As an actress, her film, television and theater credits range from ‘Moon on a Rainbow Shawl’ where she received a Drama Desk Award in 1962 for her off-Broadway performance; ‘Sounder’ in which she was nominated for the Academy and Golden Globe Awards for Best Actress for her performance as Rebecca Morgan, to starring in ‘The Autobiography of Miss Jane Pittman’, for which she won two Emmy Awards and was nominated for a BAFTA Award.
One of her most outstanding performances was her role on television as Kunta Kinte’s mother in the adaptation of Alex Haley’s ‘Roots’. She starred in an array of television shows and motion pictures, including the critically acclaimed ‘Fried Green Tomatoes’, ‘Hoodlum’, ‘Diary Of A Mad Black Woman’ and ‘Why Did I Get Married?’
In 2011, Tyson starred in ‘The Help’, produced by Lee Daniels, a friend of the BIFF, and she received awards for her ensemble work as Constantine from the Broadcast Film Critics Association and Screen Actors Guild, for whom she has an additional four award nominations. In 2014, she starred on Broadway in ‘The Trip to Bountiful’ as Carrie Watts, for which she won the Tony Award, Outer Critics Award, and Drama Desk Award for Best Actress in a Play.

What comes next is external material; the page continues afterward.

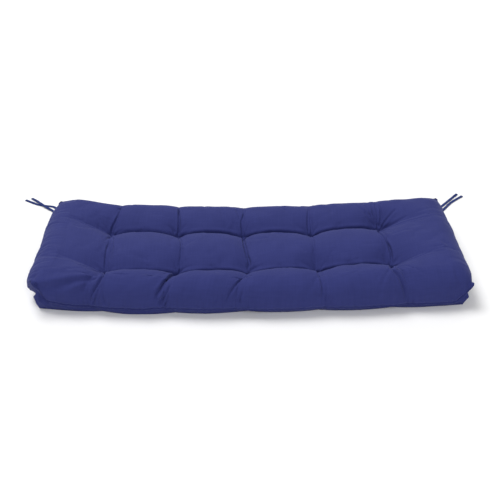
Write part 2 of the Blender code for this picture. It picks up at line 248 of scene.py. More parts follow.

In 2015 a film starring Mrs Tyson, ‘Showing Roots’, directed by Michael Wilson and produced by Susan Batten won the grand jury award for the Spirit Of Freedom Narrative Award at the 2015 BIFF.
She has gained great respect for her work in serving underprivileged communities, spending time supporting the Cicely Tyson School of Performing and Fine Arts, a magnet school in East Orange, New Jersey.
A native of New York City, Tyson grew up in Harlem. At a very young age she pursued a modelling career and was eventually drawn to acting. She was passionate about the roles she accepted and explained in a 1983 interview, “Unless a piece really said something, I had no interest in it. I have got to know that I have served some purpose here.”
Mrs Tyson said she was honoured to be receiving the inaugural Sir Sidney Poitier Tribute Award. “This award, in recognition of my dear friend and colleague, delights my heart,” she said. “Both Sidney and I have always tried to use our career to not only entertain and enlighten but to educate as well. The Bahamas International Film Festival has become a very important avenue to highlight the work of film, filmmakers and artists.”
Sir Sidney said: “Leslie Vanderpool’s efforts have been extraordinary in making it possible for The Bahamas to have not only a film festival, but to also attract some of the great film artists and filmmakers from around the world. People like Johnny Depp, Nicolas Cage, Laurence Fishburne, Danny Glover, Alan Arkin, Sir Sean Connery, Sophie Okonedo, Lee Daniels, Lenny Kravitz and my own daughter Sydney Tamiia Poitier, who have found, to their great surprise, that the Bahamas is moving swiftly toward a bona fide motion picture community - all of which have been structured by the imaginative young Bahamians who have committed themselves to The Bahamas having a film community of its own.”
The Festival will be celebrating 13 years on December 5 to 11, having established itself as a marquee international event and non-profit organisation in the Caribbean region, discovering and promoting independent voices and talent from around the world and showcasing a diverse array of international films.
The 2016 BIFF Sir Sidney Poitier Tribute Award will be presented to Mrs Tyson at the 2016 BIFF Oscar Party and Haven Awards sponsored by Scotia Wealth Management on February 28. The Tribute will be moderated by Patty Roker, a writer, broadcaster, well known commercial voice and script editor of last year’s Haven Award winner, ‘The Gentle Giant’. She will be conducting the conversation with Mrs Tyson about her life, her career and her special outlook on the business of acting.